There is also the broader question of substance versus spectacle. The history of digital design shows that visual revolutions often risk overshadowing product fundamentals. If organizations adopt Liquid Glass purely as a trend, without aligning it with genuine user needs and strategic objectives, they may invest heavily in polish while neglecting usability, performance, or functional innovation. The true opportunity lies not in replicating aesthetic codes, but in embracing the underlying philosophy: interfaces should feel alive because they are responsive, contextual, and intelligent.
For digital leaders, this moment calls for reflection rather than imitation. Does the current design system support dynamic material principles? Is the technical architecture prepared for more sophisticated rendering and motion logic? How will the brand express itself when the operating system defines much of the visual grammar? And most importantly, how can fluid interfaces amplify the integration of AI and personalized services rather than simply decorating them?

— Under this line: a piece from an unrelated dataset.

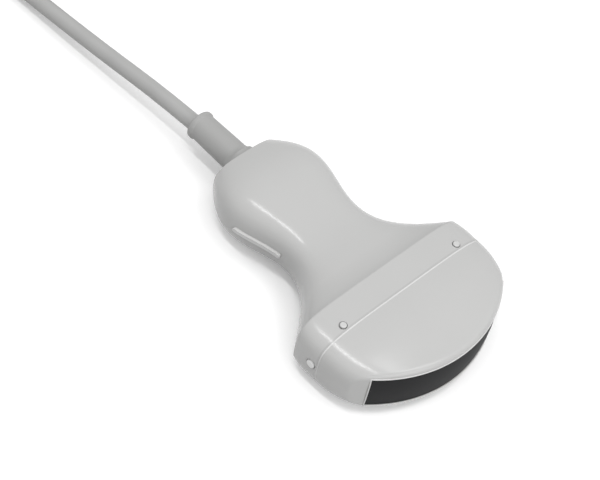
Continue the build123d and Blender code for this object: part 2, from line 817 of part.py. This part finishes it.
def plug_half(direction, name):
    """One cover, from the parting plane to the side that direction gives."""
    with BuildPart() as cover:
        with BuildSketch(plug_plane):
            RectangleRounded(plug_width, plug_length, plug_corner_radius)
        extrude(amount=direction * plug_z)
        outer_face = cover.faces().sort_by(Axis.Z)[-1 if direction > 0 else 0]
        fillet(outer_face.edges(), plug_edge_radius)
        with BuildSketch(plug_plane):
            Rectangle(plug_width - 2 * plug_wall, plug_length - 2 * plug_wall)
        extrude(amount=direction * (plug_z - plug_wall), mode=Mode.SUBTRACT)
        with BuildSketch(plug_plane):
            with Locations(*plug_screw_places):
                Circle(plug_boss_radius)
        extrude(amount=direction * (plug_z - plug_wall / 2))
        with BuildSketch(plug_plane):
            with Locations(*plug_screw_places):
                Circle(screw_radius + fit_clearance)
        extrude(amount=plug_z if direction > 0 else -plug_z / 2 - fit_clearance, mode=Mode.SUBTRACT)
        if direction > 0:
            with BuildSketch(plug_plane.offset(plug_z - screw_head_height)):
                with Locations(*plug_screw_places):
                    Circle(screw_head_radius + fit_clearance)
            extrude(amount=screw_head_height, mode=Mode.SUBTRACT)
        with BuildSketch(plug_cross_plane(plug_front_y + overrun)):
            Rectangle(block_width + 2 * fit_clearance, block_height + 2 * fit_clearance)
        extrude(amount=-plug_wall - 2 * overrun, mode=Mode.SUBTRACT)
        with BuildSketch(plug_cross_plane(plug_rear_y - overrun)):
            Circle(plug_boot_neck_radius + fit_clearance)
        extrude(amount=plug_wall + 2 * overrun, mode=Mode.SUBTRACT)
    finish(cover, name)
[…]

Liquid Glass marks a turning point. It moves the industry from flat surfaces toward living interfaces, from abrupt state changes toward continuous transformation, and from purely screen-based logic toward spatial thinking. For mobile applications, this is both an opportunity and a challenge. Those who treat it as cosmetic will incur hidden complexity and limited return. Those who understand it as a structural evolution in interface philosophy can use it to create experiences that feel not only modern, but meaningfully alive.
The real shift is not about glass. It is about redefining how digital products breathe, move, and adapt within an increasingly intelligent ecosystem.